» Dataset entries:
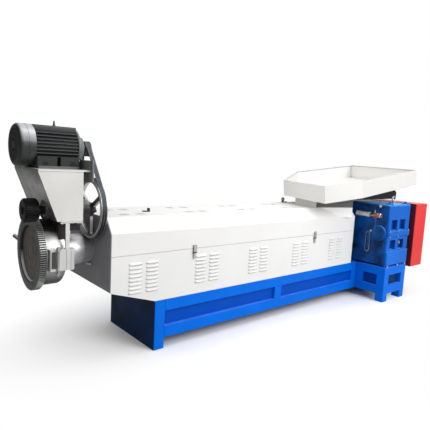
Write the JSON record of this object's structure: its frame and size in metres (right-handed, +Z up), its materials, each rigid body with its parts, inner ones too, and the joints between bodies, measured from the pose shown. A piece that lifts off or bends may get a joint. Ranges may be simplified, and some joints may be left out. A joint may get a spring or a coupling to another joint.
{
  "type": "plastic pelletizing line",
  "caption": "Screw extruder with a geared, belt-driven die head, louvred white hood on a blue steel base, side gearbox with red belt guard and a tilted feed tray",
  "frame": {"origin": "on the floor under the middle of the base's left foot, in the vertical plane of the barrel", "axes": "+X along the machine from die head to gearbox, -Y toward the operator's side with the gearbox extension, +Z up"},
  "size_m": [4.928, 1.5204, 1.7965],
  "materials": {
    "base_blue": "gloss blue enamel",
    "hood_white": "off-white enamel on sheet",
    "dark_plate": "dark grey painted plate",
    "polished_steel": "bare machined steel",
    "dark_iron": "oiled dark cast iron and steel",
    "rusty_iron": "browned bare iron",
    "motor_grey": "grey-green machine paint",
    "belt_rubber": "black fabric-covered rubber",
    "guard_red": "red enamel on sheet",
    "valve_red": "red painted valve body"
  },
  "bodies": {
    "machine": {"barrel": "polished_steel", "base_back_side": "base_blue", "base_deck": "base_blue", "base_front_side": "base_blue", "base_left_end": "base_blue", "base_right_end": "base_blue", "belt_guard": "guard_red", "clamp_back": "polished_steel", "clamp_front": "polished_steel", "die_body": "dark_iron", "die_lever": "rusty_iron", "feed_tray": "hood_white", "gearbox_base": "base_blue", "gearbox_cover": "base_blue", "gearbox_eye_bolt": "polished_steel", "gearbox_lower_housing": "base_blue", "gearbox_output_housing": "base_blue", "gearbox_upper_housing": "base_blue", "hood_end_plate": "dark_plate", "hood_latches": "polished_steel", "hood_lid": "hood_white", "hood_lower_casing": "hood_white", "hood_lug": "hood_white", "motor_end_bell": "motor_grey", "motor_eye_bolt": "polished_steel", "motor_fan_cowl": "motor_grey", "motor_stand": "polished_steel", "motor_stator": "motor_grey", "oil_cooler_tube": "polished_steel", "oil_sight_loop": "polished_steel", "oil_valve": "valve_red", "shaft_bearings": "dark_iron", "stand_saddle": "rusty_iron", "stand_strut": "polished_steel", "swing_bolts": "polished_steel", "tray_neck": "hood_white", "tray_stay": "hood_white", "tray_support": "dark_plate", "v_belts": "belt_rubber"},
    "die_gear": {"die_gear": "dark_iron"},
    "drive_shaft": {"pinion": "dark_iron", "pinion_shaft": "dark_iron", "large_pulley": "dark_iron"},
    "motor_rotor": {"motor_pulley": "dark_iron"}
  },
  "joints": [
    {"name": "gear_turn", "type": "hinge", "parent": "machine", "child": "die_gear", "pos_m": [-0.891, 0, 0.826], "axis": [1, 0, 0], "continuous": true},
    {"name": "shaft_turn", "type": "hinge", "parent": "machine", "child": "drive_shaft", "pos_m": [-0.65, -0.117, 1.15586], "axis": [1, 0, 0], "continuous": true},
    {"name": "motor_turn", "type": "hinge", "parent": "machine", "child": "motor_rotor", "pos_m": [-0.49, 0, 1.605], "axis": [1, 0, 0], "continuous": true}
  ],
  "couplings": [
    {"joint": "shaft_turn", "follows": "gear_turn", "ratio": -3.375},
    {"joint": "motor_turn", "follows": "gear_turn", "ratio": -13.5}
  ]
}
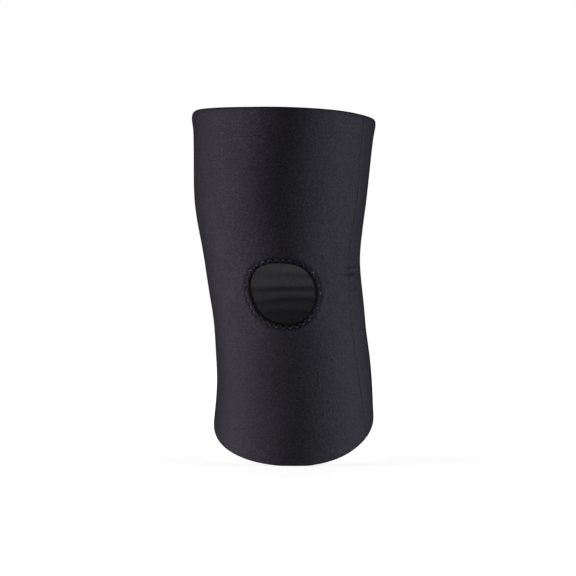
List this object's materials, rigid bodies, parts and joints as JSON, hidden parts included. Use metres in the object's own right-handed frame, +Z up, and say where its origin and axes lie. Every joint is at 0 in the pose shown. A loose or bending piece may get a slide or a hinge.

» Exercise:
Extract the complete listing above, reproducing each line exactly.

» Problem solution:
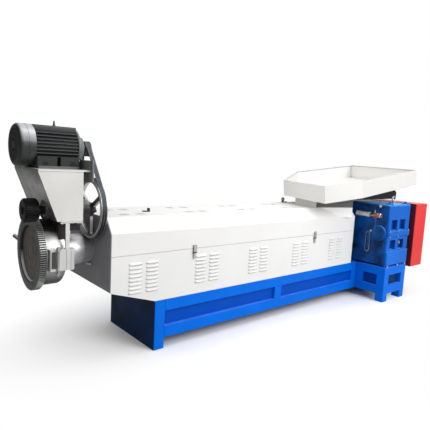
Write the JSON record of this object's structure: its frame and size in metres (right-handed, +Z up), its materials, each rigid body with its parts, inner ones too, and the joints between bodies, measured from the pose shown. A piece that lifts off or bends may get a joint. Ranges may be simplified, and some joints may be left out. A joint may get a spring or a coupling to another joint.
{
  "type": "plastic pelletizing line",
  "caption": "Screw extruder with a geared, belt-driven die head, louvred white hood on a blue steel base, side gearbox with red belt guard and a tilted feed tray",
  "frame": {"origin": "on the floor under the middle of the base's left foot, in the vertical plane of the barrel", "axes": "+X along the machine from die head to gearbox, -Y toward the operator's side with the gearbox extension, +Z up"},
  "size_m": [4.928, 1.5204, 1.7965],
  "materials": {
    "base_blue": "gloss blue enamel",
    "hood_white": "off-white enamel on sheet",
    "dark_plate": "dark grey painted plate",
    "polished_steel": "bare machined steel",
    "dark_iron": "oiled dark cast iron and steel",
    "rusty_iron": "browned bare iron",
    "motor_grey": "grey-green machine paint",
    "belt_rubber": "black fabric-covered rubber",
    "guard_red": "red enamel on sheet",
    "valve_red": "red painted valve body"
  },
  "bodies": {
    "machine": {"barrel": "polished_steel", "base_back_side": "base_blue", "base_deck": "base_blue", "base_front_side": "base_blue", "base_left_end": "base_blue", "base_right_end": "base_blue", "belt_guard": "guard_red", "clamp_back": "polished_steel", "clamp_front": "polished_steel", "die_body": "dark_iron", "die_lever": "rusty_iron", "feed_tray": "hood_white", "gearbox_base": "base_blue", "gearbox_cover": "base_blue", "gearbox_eye_bolt": "polished_steel", "gearbox_lower_housing": "base_blue", "gearbox_output_housing": "base_blue", "gearbox_upper_housing": "base_blue", "hood_end_plate": "dark_plate", "hood_latches": "polished_steel", "hood_lid": "hood_white", "hood_lower_casing": "hood_white", "hood_lug": "hood_white", "motor_end_bell": "motor_grey", "motor_eye_bolt": "polished_steel", "motor_fan_cowl": "motor_grey", "motor_stand": "polished_steel", "motor_stator": "motor_grey", "oil_cooler_tube": "polished_steel", "oil_sight_loop": "polished_steel", "oil_valve": "valve_red", "shaft_bearings": "dark_iron", "stand_saddle": "rusty_iron", "stand_strut": "polished_steel", "swing_bolts": "polished_steel", "tray_neck": "hood_white", "tray_stay": "hood_white", "tray_support": "dark_plate", "v_belts": "belt_rubber"},
    "die_gear": {"die_gear": "dark_iron"},
    "drive_shaft": {"pinion": "dark_iron", "pinion_shaft": "dark_iron", "large_pulley": "dark_iron"},
    "motor_rotor": {"motor_pulley": "dark_iron"}
  },
  "joints": [
    {"name": "gear_turn", "type": "hinge", "parent": "machine", "child": "die_gear", "pos_m": [-0.891, 0, 0.826], "axis": [1, 0, 0], "continuous": true},
    {"name": "shaft_turn", "type": "hinge", "parent": "machine", "child": "drive_shaft", "pos_m": [-0.65, -0.117, 1.15586], "axis": [1, 0, 0], "continuous": true},
    {"name": "motor_turn", "type": "hinge", "parent": "machine", "child": "motor_rotor", "pos_m": [-0.49, 0, 1.605], "axis": [1, 0, 0], "continuous": true}
  ],
  "couplings": [
    {"joint": "shaft_turn", "follows": "gear_turn", "ratio": -3.375},
    {"joint": "motor_turn", "follows": "gear_turn", "ratio": -13.5}
  ]
}
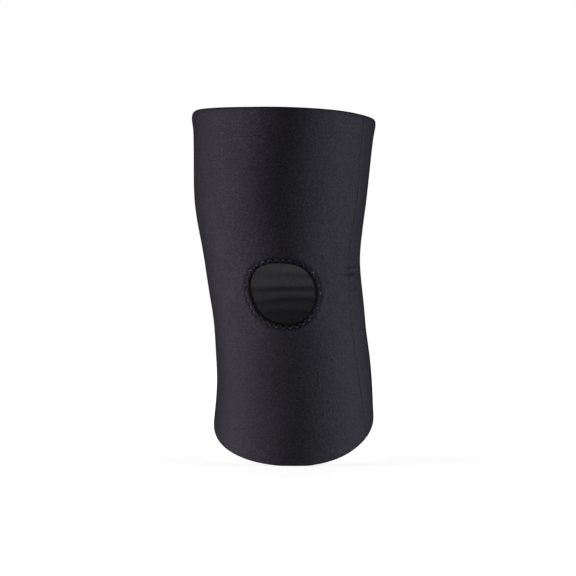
List this object's materials, rigid bodies, parts and joints as JSON, hidden parts included. Use metres in the object's own right-handed frame, +Z up, and say where its origin and axes lie. Every joint is at 0 in the pose shown. A loose or bending piece may get a slide or a hinge.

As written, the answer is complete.